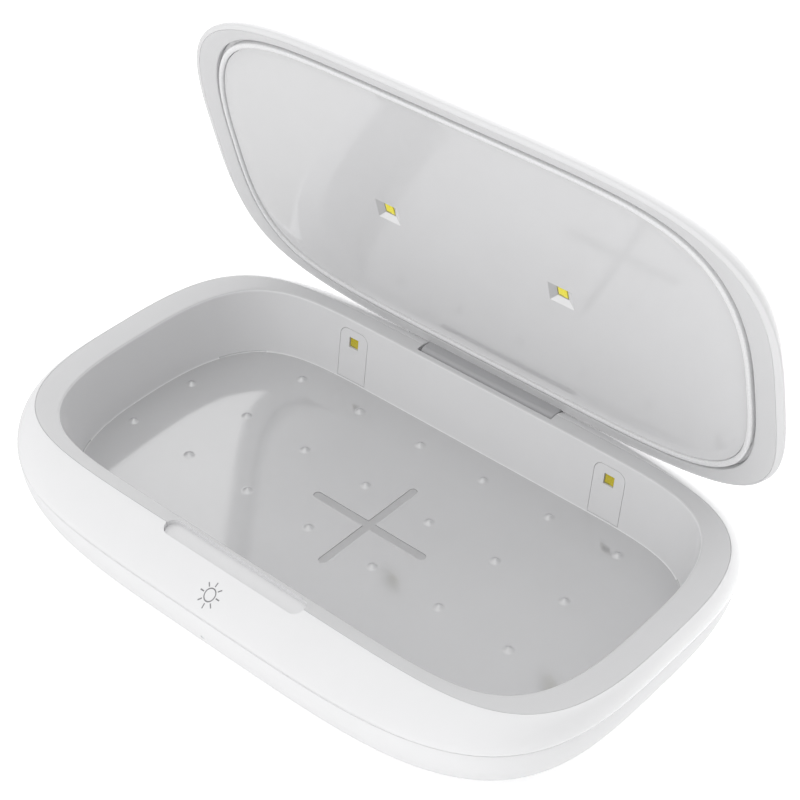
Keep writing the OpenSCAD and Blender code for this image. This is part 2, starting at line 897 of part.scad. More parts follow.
module hinge_tube() {
  color([0.72, 0.72, 0.74])
    in_lid()
      difference() {
        axle(pin_start, pin_end, axis_y, axis_z, pin_radius);
        axle(pin_start - 1, pin_end + 1, axis_y, axis_z, 0.8);
      }
}

module block_screws() {
  color([0.55, 0.55, 0.56])
    in_lid()
      for (x = [-20, 20])
        translate([x, block_screw_y, 36]) {
          cylinder(h = 4.4, r = 0.72, $fn = 24);
          translate([0, 0, 4.35])
            cylinder(h = 1.1, r = 1.7, $fn = 24);
        }
}

module lid_wire() {
  color([0.20, 0.20, 0.21])
    in_lid()
      lead_strip(0.4, 1);
}

lower_shell();
upper_casing();
tub();
charge_mark();
key_symbol();
lamp_cover_left();
lamp_cover_right();
wall_lamp_left();
wall_lamp_right();
wall_lamp_board_left();
wall_lamp_board_right();
charging_coil();
ferrite_sheet();
main_board();
usb_socket();
control_chip();
driver_chip();
power_inductor();
board_plug();
base_ribbon();
front_board();
touch_plug();
lid_sensor();
indicator_lamp();
light_pipe();
hinge_wire();
shell_screws();
rubber_feet();
lid_shell();
lid_frame();
lid_seal();
reflector();
lid_lamp_left();
lid_lamp_right();
lid_lamp_board();
lid_magnet();
hinge_block();
hinge_pin();
hinge_tube();
block_screws();
lid_wire();
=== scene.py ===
import math
import bmesh
import bpy
import numpy as np
from mathutils import Matrix, Vector


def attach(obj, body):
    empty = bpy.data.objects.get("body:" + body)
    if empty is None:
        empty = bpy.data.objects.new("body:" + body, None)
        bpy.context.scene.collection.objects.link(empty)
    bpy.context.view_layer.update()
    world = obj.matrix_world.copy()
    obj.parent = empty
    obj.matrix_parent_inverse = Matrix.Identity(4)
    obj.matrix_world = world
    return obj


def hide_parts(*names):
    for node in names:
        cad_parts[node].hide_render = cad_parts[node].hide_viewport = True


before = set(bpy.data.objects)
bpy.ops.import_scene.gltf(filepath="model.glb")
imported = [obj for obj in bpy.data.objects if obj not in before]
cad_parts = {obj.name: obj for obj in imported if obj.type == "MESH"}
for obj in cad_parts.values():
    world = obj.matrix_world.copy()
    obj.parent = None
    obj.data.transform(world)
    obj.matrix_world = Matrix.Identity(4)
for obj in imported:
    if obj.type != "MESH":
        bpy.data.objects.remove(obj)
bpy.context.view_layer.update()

MM = 0.001
POINTS = 256
FINE = 24

# ---------------------------------------------------------------------------
# Sizes of the box, in millimetres. They follow the CAD model, but for the
# drawing changes listed after them. Screw posts, bores and screw holes hidden
# inside the CAD pieces are not drawn.
# ---------------------------------------------------------------------------
BODY_LENGTH, BODY_WIDTH = 218.0, 142.6
PARTING, PARTING_GAP = 25.1, 0.2
WALL = 2.0
FOOT_DRAW = 23.0
RIM_LENGTH, RIM_WIDTH = 217.0, 112.6
OPENING_LENGTH, OPENING_WIDTH = 199.2, 103.4
RIM_HEIGHT, FLOOR = 34.0, 11.0
RIM_CREST = RIM_HEIGHT + 0.6
BUMP_PITCH, BUMP_HEIGHT = 26.0, 0.9
MARK_REACH, MARK_WIDTH = 22.6, 2.8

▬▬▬

[What to produce]
Produce an exact repeat of the lines from the one containing "obj.parent = None" through the last line of the data, and nothing more.

[Reply to the exercise]
    obj.parent = None
    obj.data.transform(world)
    obj.matrix_world = Matrix.Identity(4)
for obj in imported:
    if obj.type != "MESH":
        bpy.data.objects.remove(obj)
bpy.context.view_layer.update()

MM = 0.001
POINTS = 256
FINE = 24

# ---------------------------------------------------------------------------
# Sizes of the box, in millimetres. They follow the CAD model, but for the
# drawing changes listed after them. Screw posts, bores and screw holes hidden
# inside the CAD pieces are not drawn.
# ---------------------------------------------------------------------------
BODY_LENGTH, BODY_WIDTH = 218.0, 142.6
PARTING, PARTING_GAP = 25.1, 0.2
WALL = 2.0
FOOT_DRAW = 23.0
RIM_LENGTH, RIM_WIDTH = 217.0, 112.6
OPENING_LENGTH, OPENING_WIDTH = 199.2, 103.4
RIM_HEIGHT, FLOOR = 34.0, 11.0
RIM_CREST = RIM_HEIGHT + 0.6
BUMP_PITCH, BUMP_HEIGHT = 26.0, 0.9
MARK_REACH, MARK_WIDTH = 22.6, 2.8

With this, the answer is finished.